Many wars combine local and international elements. The Peninsular War of 1807-14 is usually portrayed in international terms, as the war in which the British under the Duke of Wellington drove back the armies of Napoleonic France. It was also a civil war. There were Spanish soldiers and politicians on both sides.

The Peninsular War was critical in shaping 19th century Europe. It ended France’s period of dominance and brought down Napoleon. It also created the term “guerrilla warfare,” as ordinary Spaniards took up arms against the French invaders. “Guerrilla” fighting, meaning “little war,” was brutal and ground-breaking. It set a precedent for irregular warfare and armed resistance that would be replicated during the Nazi occupations of World War Two.

The American Civil War

From 1861-1865, America showed the world what industrial warfare looked like. Devastating artillery, breech-loading rifles, and railway supply lines combined with a strong industrial base, created a war of unprecedented destruction.

The political outcome of the Civil War was an end to slavery and the maintenance of a single superpower in North America. It was also important because of the way it was fought.

This conflict introduced the idea that war had to be total.
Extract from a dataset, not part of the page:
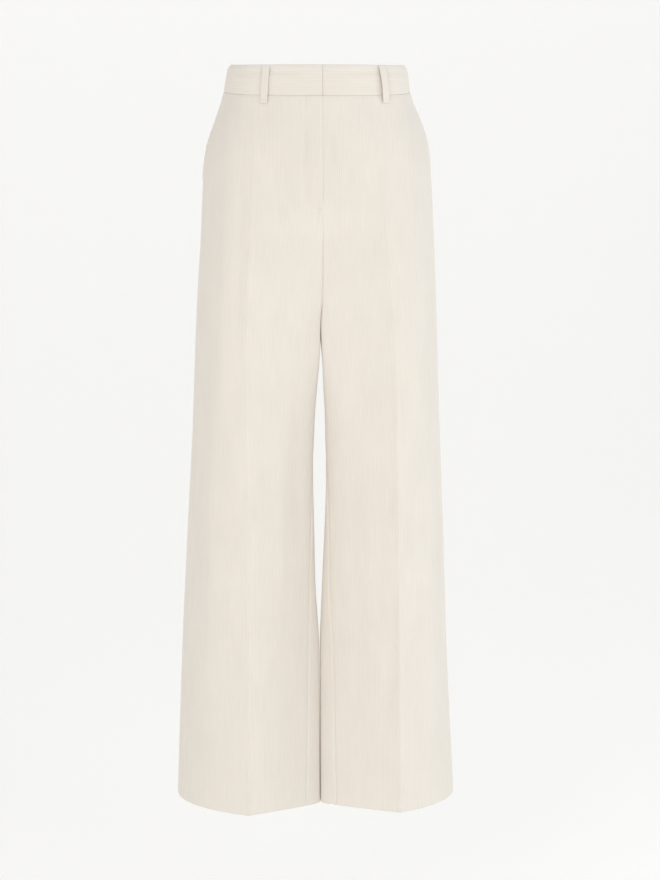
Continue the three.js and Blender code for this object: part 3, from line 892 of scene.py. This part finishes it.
# %% A node group for the pile
STREAKS, PATCHES, DOWN = (360, 22, 1), (26, 12, 1), (2600, 900, 1)  # a metre across and along


def pile_group():
    group = bpy.data.node_groups.new("corduroy_pile", "ShaderNodeTree")
    face = group.interface
    for name, kind, value in (
        ("Cloth", "NodeSocketVector", None),
        ("Pile", "NodeSocketColor", (0.8, 0.76, 0.7, 1)),
        ("Groove", "NodeSocketColor", (0.5, 0.46, 0.4, 1)),
        ("Wales per metre", "NodeSocketFloat", 1000 / WALE_PITCH),
        ("Groove share", "NodeSocketFloat", 0.4),
        ("Lay", "NodeSocketFloat", 0.1),
    ):
        socket = face.new_socket(name, in_out="INPUT", socket_type=kind)
        if value is not None:
            socket.default_value = value
    face.new_socket("Colour", in_out="OUTPUT", socket_type="NodeSocketColor")
    face.new_socket("Down", in_out="OUTPUT", socket_type="NodeSocketFloat")
    nodes, links = group.nodes, group.links
    source, result = nodes.new("NodeGroupInput"), nodes.new("NodeGroupOutput")

    def node(kind, **settings):
        made = nodes.new("ShaderNode" + kind)
        for key, value in settings.items():
            setattr(made, key, value)
        return made

    def math_node(operation, first, second=0.0):
        made = node("Math", operation=operation)
        for socket, value in zip(made.inputs, (first, second)):
            if isinstance(value, (int, float)):
                socket.default_value = value
            else:
                links.new(value, socket)
        return made.outputs[0]

    def noise(scale, detail):
        stretch = node("Mapping")
        stretch.inputs["Scale"].default_value = scale
        links.new(source.outputs["Cloth"], stretch.inputs["Vector"])
        made = node("TexNoise")
        made.inputs["Scale"].default_value = 1
        made.inputs["Detail"].default_value = detail
        links.new(stretch.outputs[0], made.inputs["Vector"])
        return made.outputs["Fac"]

    split = node("SeparateXYZ")
    links.new(source.outputs["Cloth"], split.inputs[0])
    turns = math_node("MULTIPLY", split.outputs["X"], source.outputs["Wales per metre"])
    wave = math_node("SINE", math_node("MULTIPLY", turns, math.pi))
    ridge = math_node("ABSOLUTE", wave)
    depth = node("MapRange", interpolation_type="SMOOTHSTEP")
    links.new(ridge, depth.inputs["Value"])
    depth.inputs["From Min"].default_value = 0
    depth.inputs["To Min"].default_value = 1
    depth.inputs["To Max"].default_value = 0
    links.new(source.outputs["Groove share"], depth.inputs["From Max"])
    shown = math_node("MULTIPLY", depth.outputs[0], split.outputs["Z"])
    colour = node("Mix", data_type="RGBA")
    links.new(shown, colour.inputs["Factor"])
    links.new(source.outputs["Pile"], colour.inputs[6])
    links.new(source.outputs["Groove"], colour.inputs[7])
    streaks = math_node("SUBTRACT", noise(STREAKS, 3), 0.5)
    patches = math_node("SUBTRACT", noise(PATCHES, 2), 0.5)
    lay = math_node("ADD", streaks, patches)
    level = math_node("ADD", math_node("MULTIPLY", lay, source.outputs["Lay"]), 1)
    shade = node("VectorMath", operation="SCALE")
    links.new(colour.outputs[2], shade.inputs[0])
    links.new(level, shade.inputs["Scale"])
    links.new(shade.outputs[0], result.inputs["Colour"])
    links.new(noise(DOWN, 2), result.inputs["Down"])
    return group


pile = pile_group()


# %% The corduroy
def corduroy(name, colour, groove, lay):
    material = bpy.data.materials.new(name)
    material.use_nodes = True
    nodes, links = material.node_tree.nodes, material.node_tree.links
    shader = nodes["Principled BSDF"]
    where = nodes.new("ShaderNodeAttribute")
    where.attribute_name = "cloth"
    cloth_nodes = nodes.new("ShaderNodeGroup")
    cloth_nodes.node_tree = pile
    cloth_nodes.inputs["Pile"].default_value = (*colour, 1)
    cloth_nodes.inputs["Groove"].default_value = (*groove, 1)
    cloth_nodes.inputs["Lay"].default_value = lay
    bump = nodes.new("ShaderNodeBump")
    bump.inputs["Strength"].default_value = 0.35
    bump.inputs["Distance"].default_value = 0.0003
    links.new(where.outputs["Vector"], cloth_nodes.inputs["Cloth"])
    links.new(cloth_nodes.outputs["Colour"], shader.inputs["Base Color"])
    links.new(cloth_nodes.outputs["Down"], bump.inputs["Height"])
    links.new(bump.outputs[0], shader.inputs["Normal"])
    shader.inputs["Roughness"].default_value = 0.92
    shader.inputs["Specular IOR Level"].default_value = 0.18
    shader.inputs["Sheen Weight"].default_value = 0.28
    shader.inputs["Sheen Roughness"].default_value = 0.45
    shader.inputs["Sheen Tint"].default_value = (1, 0.97, 0.93, 1)
    return material


ivory = corduroy("ivory_corduroy", (0.80, 0.752, 0.685), (0.725, 0.67, 0.598), 0.08)
for piece in pieces.values():
    piece.data.materials.append(ivory)


# %% Thread
def twist_group():
    group = bpy.data.node_groups.new("thread_twist", "ShaderNodeTree")
    face = group.interface
    turns = face.new_socket("Turns per metre", in_out="INPUT", socket_type="NodeSocketFloat")
    turns.default_value = 2600
    face.new_socket("Twist", in_out="OUTPUT", socket_type="NodeSocketFloat")
    nodes, links = group.nodes, group.links
    source, result = nodes.new("NodeGroupInput"), nodes.new("NodeGroupOutput")
    place = nodes.new("ShaderNodeTexCoord")
    wave = nodes.new("ShaderNodeTexWave")
    wave.bands_direction = "DIAGONAL"
    links.new(place.outputs["Object"], wave.inputs["Vector"])
    links.new(source.outputs["Turns per metre"], wave.inputs["Scale"])
    links.new(wave.outputs["Fac"], result.inputs["Twist"])
    return group


def thread(name, lit, shaded):
    material = bpy.data.materials.new(name)
    material.use_nodes = True
    nodes, links = material.node_tree.nodes, material.node_tree.links
    shader = nodes["Principled BSDF"]
    twist = nodes.new("ShaderNodeGroup")
    twist.node_tree = twist_group()
    colour = nodes.new("ShaderNodeMix")
    colour.data_type = "RGBA"
    colour.inputs[6].default_value = (*shaded, 1)
    colour.inputs[7].default_value = (*lit, 1)
    bump = nodes.new("ShaderNodeBump")
    bump.inputs["Strength"].default_value = 0.4
    bump.inputs["Distance"].default_value = 0.0001
    links.new(twist.outputs["Twist"], colour.inputs["Factor"])
    links.new(twist.outputs["Twist"], bump.inputs["Height"])
    links.new(colour.outputs[2], shader.inputs["Base Color"])
    links.new(bump.outputs[0], shader.inputs["Normal"])
    shader.inputs["Roughness"].default_value = 0.6
    shader.inputs["Sheen Weight"].default_value = 0.2
    return material


sewn.data.materials.append(thread("ivory_thread", (0.80, 0.752, 0.685), (0.725, 0.665, 0.59)))

# %% [markdown]
# ## What each piece stands for
# Each shell stands for the solid of the same name, which is hidden, and moves with the one body.

for name, piece in pieces.items():
    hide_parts(name)
    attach(piece, "root")

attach(sewn, "root")

# %% [markdown]
# ## Floor, light and camera
# A pale floor rises into a backdrop, large soft lights stand in front and to the wearer's left,
# and the camera looks from just below the waist, a little from the wearer's right.

# %% Floor and backdrop
FLOOR_LEVEL = -1.30
FLOOR_FRONT, FLOOR_HALF_WIDTH = -6, 9
FLAT_SHARE, BEND_SHARE = 0.45, 0.3  # shares of the strip that lie flat and that bend up
FLAT_LENGTH, BEND_RADIUS, WALL_LENGTH = 22, 2, 24  # the two lengths are for a whole strip
NEUTRAL = (1, 0.995, 0.985, 1)


def backdrop():
    bm = bmesh.new()
    bmesh.ops.create_grid(bm, x_segments=1, y_segments=40, size=1)
    for vert in bm.verts:
        along = (vert.co.y + 1) / 2
        bend = min(max((along - FLAT_SHARE) / BEND_SHARE, 0), 1) * math.pi / 2
        rest = max(along - FLAT_SHARE - BEND_SHARE, 0)
        y = FLOOR_FRONT + min(along, FLAT_SHARE) * FLAT_LENGTH + BEND_RADIUS * math.sin(bend)
        z = FLOOR_LEVEL + BEND_RADIUS * (1 - math.cos(bend)) + rest * WALL_LENGTH
        vert.co = (vert.co.x * FLOOR_HALF_WIDTH, y, z)
    bmesh.ops.recalc_face_normals(bm, faces=bm.faces)
    for face in bm.faces:
        face.smooth = True
    mesh = bpy.data.meshes.new("floor")
    bm.to_mesh(mesh)
    bm.free()
    material = bpy.data.materials.new("pale_floor")
    material.use_nodes = True
    shader = material.node_tree.nodes["Principled BSDF"]
    shader.inputs["Base Color"].default_value = (0.9, 0.9, 0.89, 1)
    shader.inputs["Roughness"].default_value = 0.9
    shader.inputs["Emission Color"].default_value = NEUTRAL
    shader.inputs["Emission Strength"].default_value = 0.19
    mesh.materials.append(material)
    ground = bpy.data.objects.new("floor", mesh)
    bpy.context.collection.objects.link(ground)


backdrop()

# %% Lights
scene = bpy.context.scene
scene.view_settings.view_transform = "Standard"
world = bpy.data.worlds.new("studio")
world.use_nodes = True
sky = world.node_tree.nodes["Background"]
sky.inputs["Color"].default_value = NEUTRAL
sky.inputs["Strength"].default_value = 0.69
scene.world = world
lit_spot = Vector((0, 0, -0.5))


def softbox(name, spot, size, power, colour):
    light = bpy.data.lights.new(name, "AREA")
    light.shape = "RECTANGLE"
    light.size, light.size_y = size
    light.energy = power
    light.color = colour
    lamp = bpy.data.objects.new(name, light)
    bpy.context.collection.objects.link(lamp)
    lamp.location = spot
    lamp.rotation_euler = (lit_spot - Vector(spot)).to_track_quat("-Z", "Y").to_euler()


softbox("side", (3.6, -0.2, 0.2), (1.2, 2.4), 26, (0.88, 0.95, 1))
softbox("fill", (1.9, -3.6, 0.2), (1.6, 2.2), 17, (0.95, 0.98, 1))
softbox("front", (-1.9, -3.8, 0.2), (1.6, 2.2), 35, (1, 0.97, 0.95))

# %% Camera
CAMERA_YAW = math.radians(-4.5)
CAMERA_DISTANCE = 3.5
CAMERA_HEIGHT = -0.10
SENSOR = 36
PHOTO_WIDTH, PHOTO_HEIGHT = 660, 880
METRES_PER_PIXEL = 1.4219 * MM
centre_column, centre_row = 317.4, 435.3
aside = Vector((math.cos(CAMERA_YAW), math.sin(CAMERA_YAW), 0))
aside *= (PHOTO_WIDTH / 2 - centre_column) * METRES_PER_PIXEL
lower = (PHOTO_HEIGHT / 2 - centre_row) * METRES_PER_PIXEL
target = Vector((0, 0, -LENGTH / 2 * MM - lower)) + aside
lens = bpy.data.cameras.new("camera")
lens.sensor_width = SENSOR
lens.lens = SENSOR * CAMERA_DISTANCE / METRES_PER_PIXEL / PHOTO_HEIGHT
camera = bpy.data.objects.new("camera", lens)
bpy.context.collection.objects.link(camera)
camera.location = aside + Vector(
    (
        math.sin(CAMERA_YAW) * CAMERA_DISTANCE,
        -math.cos(CAMERA_YAW) * CAMERA_DISTANCE,
        CAMERA_HEIGHT - lower,
    )
)
camera.rotation_euler = (target - camera.location).to_track_quat("-Z", "Y").to_euler()
scene.camera = camera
Instead of outmaneuvering each other, industrialized nations would grind away at each other’s economic bases, removing their ability to fight.

It was the strategy of General Ulysses S. Grant during the Overland Campaign and beyond. Although civilians were not targeted, everything else was.

The great sieges of the late stages of the war, such as at Atlanta and Richmond, were a prelude to the First World War. Men hunkered down for weeks on end in deeply dug trench lines, while shells bombarded both sides. Assaults faltered in the face of these defensive works. Trench warfare had arrived.

The Spanish Civil War

If the American Civil War was a prelude to the First World War, then the Spanish Civil War was a prelude to World War Two. A coup in 1936 led by the authoritarian right-winger General Franco triggered a bitter conflict between his supporters and the Republicans that lasted until 1939.

Spain became a testing ground for the Nazi Germans and Fascist Italians, who sent forces to support Franco. In particular, it gave them a chance to practice massive aerial bombardments. Meanwhile, the rest of the world watched, although small bands of international volunteers went to fight for the Republicans.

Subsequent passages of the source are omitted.